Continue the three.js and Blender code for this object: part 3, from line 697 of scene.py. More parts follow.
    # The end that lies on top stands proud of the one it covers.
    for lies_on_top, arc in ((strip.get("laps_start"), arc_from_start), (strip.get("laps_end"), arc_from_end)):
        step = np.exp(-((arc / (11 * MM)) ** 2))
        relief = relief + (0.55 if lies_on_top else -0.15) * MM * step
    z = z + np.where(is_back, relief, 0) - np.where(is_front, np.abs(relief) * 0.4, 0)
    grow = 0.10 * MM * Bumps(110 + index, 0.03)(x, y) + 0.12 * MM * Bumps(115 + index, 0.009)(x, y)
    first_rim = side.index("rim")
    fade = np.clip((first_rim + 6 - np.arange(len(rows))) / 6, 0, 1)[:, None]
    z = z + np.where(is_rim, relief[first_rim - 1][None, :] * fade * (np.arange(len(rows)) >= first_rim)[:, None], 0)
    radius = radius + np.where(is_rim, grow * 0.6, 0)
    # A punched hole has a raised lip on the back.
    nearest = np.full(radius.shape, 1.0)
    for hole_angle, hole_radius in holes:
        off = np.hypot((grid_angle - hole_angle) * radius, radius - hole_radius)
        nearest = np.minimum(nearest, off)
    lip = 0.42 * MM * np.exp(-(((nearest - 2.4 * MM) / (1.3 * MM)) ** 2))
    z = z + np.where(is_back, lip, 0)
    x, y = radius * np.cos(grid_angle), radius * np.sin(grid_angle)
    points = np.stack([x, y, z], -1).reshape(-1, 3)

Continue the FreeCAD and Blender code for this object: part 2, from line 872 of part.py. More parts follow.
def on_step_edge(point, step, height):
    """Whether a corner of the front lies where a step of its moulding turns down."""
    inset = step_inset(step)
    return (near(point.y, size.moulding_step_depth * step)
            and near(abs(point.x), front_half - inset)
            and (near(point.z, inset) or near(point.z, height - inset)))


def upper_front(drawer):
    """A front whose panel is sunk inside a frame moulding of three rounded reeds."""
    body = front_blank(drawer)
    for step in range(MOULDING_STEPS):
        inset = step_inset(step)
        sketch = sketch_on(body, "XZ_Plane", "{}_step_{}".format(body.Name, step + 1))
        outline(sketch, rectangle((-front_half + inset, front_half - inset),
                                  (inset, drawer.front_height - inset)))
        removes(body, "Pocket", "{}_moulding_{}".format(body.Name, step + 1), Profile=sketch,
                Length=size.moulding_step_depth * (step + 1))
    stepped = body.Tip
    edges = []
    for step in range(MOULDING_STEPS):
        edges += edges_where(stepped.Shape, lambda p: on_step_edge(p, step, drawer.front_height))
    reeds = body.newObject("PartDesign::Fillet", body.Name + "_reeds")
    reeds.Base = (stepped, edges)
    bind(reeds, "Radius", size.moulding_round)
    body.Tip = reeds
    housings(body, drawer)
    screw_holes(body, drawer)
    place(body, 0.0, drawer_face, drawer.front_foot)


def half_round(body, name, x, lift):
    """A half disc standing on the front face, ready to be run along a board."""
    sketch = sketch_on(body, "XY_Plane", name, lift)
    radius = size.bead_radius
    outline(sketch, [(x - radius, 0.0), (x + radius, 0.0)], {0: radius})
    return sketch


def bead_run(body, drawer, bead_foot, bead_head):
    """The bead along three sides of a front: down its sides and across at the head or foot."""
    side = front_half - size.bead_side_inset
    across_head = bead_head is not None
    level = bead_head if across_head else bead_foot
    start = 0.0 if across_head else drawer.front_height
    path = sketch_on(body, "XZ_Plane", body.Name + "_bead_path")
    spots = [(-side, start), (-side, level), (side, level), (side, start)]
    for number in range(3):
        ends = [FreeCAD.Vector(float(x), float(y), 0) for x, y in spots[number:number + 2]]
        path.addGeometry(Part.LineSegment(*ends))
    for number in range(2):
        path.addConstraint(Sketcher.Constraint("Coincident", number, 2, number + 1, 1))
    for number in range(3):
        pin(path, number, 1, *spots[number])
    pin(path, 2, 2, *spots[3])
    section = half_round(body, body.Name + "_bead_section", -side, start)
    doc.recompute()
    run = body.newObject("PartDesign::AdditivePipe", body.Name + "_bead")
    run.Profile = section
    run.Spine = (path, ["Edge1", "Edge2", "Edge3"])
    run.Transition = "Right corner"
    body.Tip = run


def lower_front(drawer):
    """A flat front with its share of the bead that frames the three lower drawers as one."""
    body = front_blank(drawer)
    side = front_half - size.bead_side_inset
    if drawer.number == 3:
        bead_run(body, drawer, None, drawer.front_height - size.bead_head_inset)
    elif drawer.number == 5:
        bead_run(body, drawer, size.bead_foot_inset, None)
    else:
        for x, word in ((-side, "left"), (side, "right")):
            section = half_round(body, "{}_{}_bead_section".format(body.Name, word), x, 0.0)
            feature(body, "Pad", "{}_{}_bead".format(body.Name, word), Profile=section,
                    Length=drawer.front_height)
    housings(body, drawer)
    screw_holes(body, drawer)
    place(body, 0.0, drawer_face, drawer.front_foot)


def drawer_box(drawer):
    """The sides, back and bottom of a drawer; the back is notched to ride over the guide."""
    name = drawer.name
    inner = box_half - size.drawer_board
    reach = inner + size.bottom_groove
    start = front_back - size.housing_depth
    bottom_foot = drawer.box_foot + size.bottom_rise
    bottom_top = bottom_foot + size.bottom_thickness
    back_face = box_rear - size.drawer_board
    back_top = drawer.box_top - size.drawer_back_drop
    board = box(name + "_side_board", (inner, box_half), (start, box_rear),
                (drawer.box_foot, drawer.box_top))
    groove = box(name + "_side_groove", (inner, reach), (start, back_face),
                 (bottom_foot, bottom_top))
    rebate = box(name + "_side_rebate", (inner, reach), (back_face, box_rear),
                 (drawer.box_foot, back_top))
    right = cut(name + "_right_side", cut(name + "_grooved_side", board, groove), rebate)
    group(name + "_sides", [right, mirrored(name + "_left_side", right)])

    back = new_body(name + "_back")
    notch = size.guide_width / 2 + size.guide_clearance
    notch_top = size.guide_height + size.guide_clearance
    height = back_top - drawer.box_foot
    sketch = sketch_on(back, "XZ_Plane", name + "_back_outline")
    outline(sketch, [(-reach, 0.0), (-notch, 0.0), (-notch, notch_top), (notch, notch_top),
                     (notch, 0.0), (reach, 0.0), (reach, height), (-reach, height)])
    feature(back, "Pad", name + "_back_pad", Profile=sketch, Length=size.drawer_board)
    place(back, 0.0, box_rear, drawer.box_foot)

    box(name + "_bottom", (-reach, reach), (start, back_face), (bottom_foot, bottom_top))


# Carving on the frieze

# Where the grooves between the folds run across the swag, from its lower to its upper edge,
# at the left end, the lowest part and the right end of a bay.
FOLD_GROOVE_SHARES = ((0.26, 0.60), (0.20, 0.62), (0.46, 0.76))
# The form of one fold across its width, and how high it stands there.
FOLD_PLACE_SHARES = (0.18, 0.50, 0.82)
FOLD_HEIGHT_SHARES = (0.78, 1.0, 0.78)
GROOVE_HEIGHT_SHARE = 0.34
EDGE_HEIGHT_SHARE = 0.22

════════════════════

▸ Do this
Please print exactly, and only, the lines from the line with "Continue the FreeCAD" to the line with "and (near(point.z, inset)", both included.

▸ Answer to the problem
Continue the FreeCAD and Blender code for this object: part 2, from line 872 of part.py. More parts follow.
def on_step_edge(point, step, height):
    """Whether a corner of the front lies where a step of its moulding turns down."""
    inset = step_inset(step)
    return (near(point.y, size.moulding_step_depth * step)
            and near(abs(point.x), front_half - inset)
            and (near(point.z, inset) or near(point.z, height - inset)))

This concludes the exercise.